Coe v. State Farm Mut. Auto. Ins. Co

In Coe v. State Farm Mut. Auto. Ins. Co. (1977) 66 Cal.App.3d 981, after a serious automobile accident, counsel for one driver's heirs made a policy limits settlement demand on the insurer for the other driver. (Id. at pp. 985-987.) The insurer refused to respond to the settlement demand, in part because the settlement offer did not specify that its acceptance would absolve the insured driver of liability to the State Compensation Insurance Fund (SCIF), leaving her exposed to a further action to recoup any monies the SCIF paid to the injured party or his heirs (id. at p. 994); the accident had occurred while the injured driver was acting within the course and scope of his employment (id. at p. 985).

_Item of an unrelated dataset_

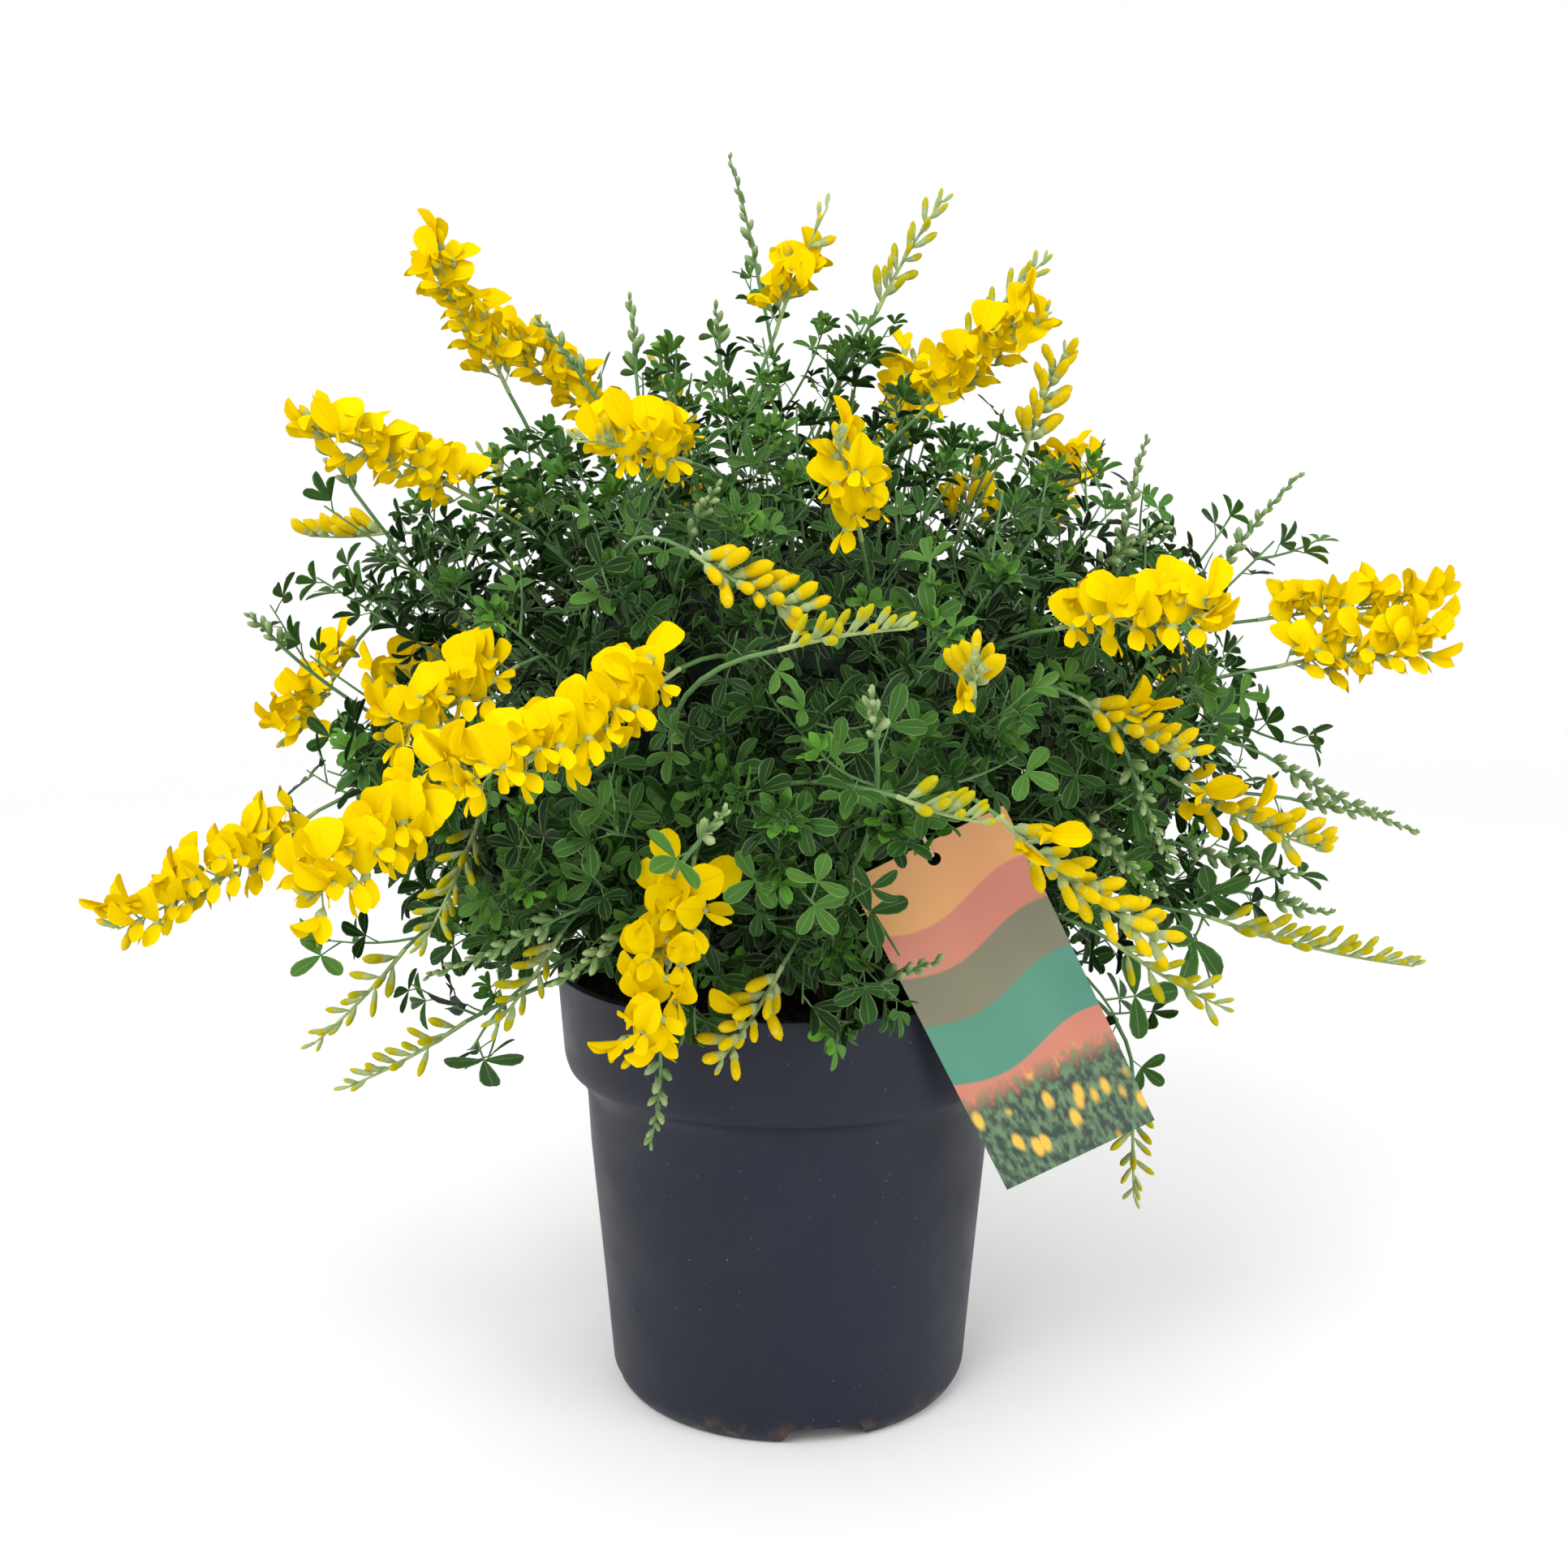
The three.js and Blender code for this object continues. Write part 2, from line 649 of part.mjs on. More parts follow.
// Where a shoot to the given place leaves the core
function coreStart(place) {
  const direction = place.clone().sub(CORE_CENTRE);
  const scaled = Math.hypot(direction.x / CORE_RADIUS, direction.y / CORE_RADIUS,
    direction.z / CORE_HALF_HEIGHT);
  return CORE_CENTRE.clone().addScaledVector(direction, SHOOT_ROOT / scaled);
}

// A shoot that ends in line with its raceme, GAP short of it, or sunk into its spike
function shootTo(base, tip, reach) {
  const heading = tip.clone().sub(base).normalize();
  const end = base.clone().addScaledVector(heading, reach);
  const bend = base.clone().addScaledVector(heading, -SHOOT_BEND);
  return [coreStart(base), bend, end];
}

function distanceToSegment(point, from, to) {
  const line = new THREE.Line3(from, to);
  return line.closestPointToPoint(point, true, new THREE.Vector3()).distanceTo(point);
}

function insideCard(point, margin) {
  const away = point.clone().sub(CARD_HOLE);
  const up = away.dot(cardUp);
  const nearUp = up > CARD_HOLE_INSET - CARD_LENGTH - margin && up < LOOP_LENGTH + margin;
  const nearAcross = Math.abs(away.dot(cardAcross)) < CARD_WIDTH / 2 + margin;
  return nearUp && nearAcross && Math.abs(away.dot(cardFace)) < margin;
}

function insidePot(point, margin) {
  return Math.hypot(point.x, point.y) < RIM_RADIUS + margin && point.z < POT_HEIGHT + margin;
}

function clearOfAll(point, margin) {
  const nearRaceme = racemes.some(({ base, tip, open }) => {
    const reach = open ? OPEN_REACH : BUD_REACH;
    return distanceToSegment(point, base, tip) < reach + margin;
  });
  return !nearRaceme && !insideCard(point, margin) && !insidePot(point, 0.7 * margin);
}

function runsClear(start, end, margin) {
  const steps = 8;
  return Array.from({ length: steps }, (_, i) => (i + 1) / steps)
    .every((along) => clearOfAll(start.clone().lerp(end, along), margin));
}

function leafPlacer(pieces) {
  const centres = [];
  return (root, heading, size) => {
    const centre = root.clone().addScaledVector(heading, 0.6 * size);
    const crowded = centres.some((other) => other.distanceTo(centre) < LEAF_SPACING);
    if (crowded || !clearOfAll(centre, 1.05 * size)) return;
    const outward = centre.clone().sub(CROWN).normalize();
    outward.z += 0.35;
    centres.push(centre);
    pieces.push(trifoliateLeaf(root, heading, outward.normalize(), size));
  };
}

function sideways(heading, turn) {
  return aroundAxis(frameAlong(heading), turn, radians(LEAF_LEAN));
}

// Two leaves on opposite sides of a shoot, each at its share of the way along
function addSideLeaves(addLeaf, start, end, shares, turn) {
  const heading = end.clone().sub(start).normalize();
  shares.forEach((share, k) => {
    addLeaf(start.clone().lerp(end, share), sideways(heading, turn + 2.5 * k), LEAF_SIZE);
  });
}

function cardTwig() {
  const left = twigCentre.clone().addScaledVector(cardAcross, -TWIG_LEFT);
  const right = twigCentre.clone().addScaledVector(cardAcross, TWIG_RIGHT);
  return taperedRod([coreStart(left), left, right], SHOOT_RADIUS, TWIG_RADIUS);
}

// The ends of the leafy shoots, spread evenly over the crown's surface
function shootEnds(random) {
  return Array.from({ length: SHOOT_COUNT }, (_, k) => {
    const height = THREE.MathUtils.lerp(SHOOT_HIGHEST, SHOOT_LOWEST, (k + 0.5) / SHOOT_COUNT);
    const outward = crownDirection(k * GOLDEN_ANGLE, Math.asin(height));
    const share = THREE.MathUtils.lerp(SHOOT_NEAREST, SHOOT_FURTHEST, random());
    return CROWN.clone().addScaledVector(outward, share * crownReach(outward));
  });
}

function foliageGeometry() {
  const random = seeded(7);
  const pieces = [coreGeometry(), cardTwig()];
  const addLeaf = leafPlacer(pieces);
  for (let k = 0; k < STEM_COUNT; k += 1) {
    pieces.push(taperedRod(stemPath(k), STEM_RADIUS, STEM_HEAD_RADIUS, 6));
  }
  for (const { base, tip } of spikes) {
    pieces.push(taperedRod(shootTo(base, tip, 2), SHOOT_RADIUS, SHOOT_TIP_RADIUS));
    pieces.push(budSpike(base, tip));
  }
  for (const { base, tip } of racemes) {
    pieces.push(taperedRod(shootTo(base, tip, -GAP), SHOOT_RADIUS, STALK_RADIUS));
  }
  for (const { base, tip } of [...racemes, ...spikes]) {
    const [start, bend] = shootTo(base, tip, 0);
    addSideLeaves(addLeaf, start, bend, [1, 0.68], 2 * Math.PI * random());
  }
  for (const end of shootEnds(random)) {
    const start = coreStart(end);
    const turn = 2 * Math.PI * random();
    if (!runsClear(start, end, 4)) continue;
    const heading = end.clone().sub(start).normalize();
    pieces.push(taperedRod([start, end], SHOOT_RADIUS, SHOOT_TIP_RADIUS));
    addLeaf(end.clone().addScaledVector(heading, -2), heading, LEAF_SIZE);
    addSideLeaves(addLeaf, start, end, [0.78, 0.6], turn);
  }
  return geometryOf(fuse(pieces));
}

const shrub = new THREE.Group();
shrub.add(named("pot", potGeometry(), MATERIALS.pot));
shrub.add(named("soil", soilGeometry(), MATERIALS.soil));
shrub.add(named("foliage", foliageGeometry(), MATERIALS.foliage));
shrub.add(named("label", cardGeometry(), MATERIALS.card));
shrub.add(named("label_tie", loopGeometry(), MATERIALS.loop));
racemes.forEach(({ base, tip, open }, k) => {
  const number = String(k + 1).padStart(2, "0");
  const name = `${open ? "raceme" : "bud_raceme"}_${number}`;
  const material = open ? MATERIALS.petal : MATERIALS.bud;
  shrub.add(named(name, raceme(base, tip, open, k), material));
});

export default shrub;
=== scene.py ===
# Broom shrub in a nursery pot: leafy crown, yellow racemes, bud spikes and a hang card.
# Metres, +Z up; the origin is the centre of the pot's foot and the front faces -Y.
import math
import bmesh
import bpy
import numpy as np
from mathutils import Matrix


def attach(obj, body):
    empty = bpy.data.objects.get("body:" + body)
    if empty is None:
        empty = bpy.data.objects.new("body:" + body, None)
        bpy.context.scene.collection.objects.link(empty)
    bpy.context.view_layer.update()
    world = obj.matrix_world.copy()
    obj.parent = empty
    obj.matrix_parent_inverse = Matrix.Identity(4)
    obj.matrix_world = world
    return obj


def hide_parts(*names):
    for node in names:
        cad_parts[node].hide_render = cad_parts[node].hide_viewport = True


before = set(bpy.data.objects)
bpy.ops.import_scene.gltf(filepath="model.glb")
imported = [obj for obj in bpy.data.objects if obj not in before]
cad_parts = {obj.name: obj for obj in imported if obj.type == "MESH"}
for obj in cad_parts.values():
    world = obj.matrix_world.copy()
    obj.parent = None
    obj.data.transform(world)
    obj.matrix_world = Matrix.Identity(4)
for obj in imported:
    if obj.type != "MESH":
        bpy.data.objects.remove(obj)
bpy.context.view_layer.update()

MM = 0.001
UP = np.array([0.0, 0.0, 1.0])
GOLDEN_ANGLE = 2.39996
random = np.random.default_rng(11)

# The photograph's viewpoint, fitted to the pot's rim and foot
CAMERA_PLACE = np.array([-0.0023, -0.8532, 0.4216])
CAMERA_PITCH = math.radians(8.06)
CAMERA_LENS = 40.06
SENSOR = 36.0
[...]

The injured driver's heirs obtained a verdict far in excess of the insurance policy limits, and accepted an assignment of the injured driver's bad faith claim against the insurer. (Id. at p. 988.) The appellate court concluded the insurer could not be liable for bad faith: "Absent the offered and guaranteed written consent of the SCIF in the 'offer' of April 4, 1968, acceptance by the insurer of the 'offer' would have left the insured exposed to a recoupment action by the fund. ... Accordingly, acceptance by the insured of the 'offer,' as made, would have amounted to an abdication of its responsibilities to its own insured. Specifically, it would have breached its 'implied covenant of good faith and fair dealing' not to 'injure' her rights under its policy , and its obligation 'to consider the interests of the assured equally with its own.' Bad-faith refusal to accept a settlement offer cannot occur where 'acceptance' would itself be bad faith." (Id. at p. 994.)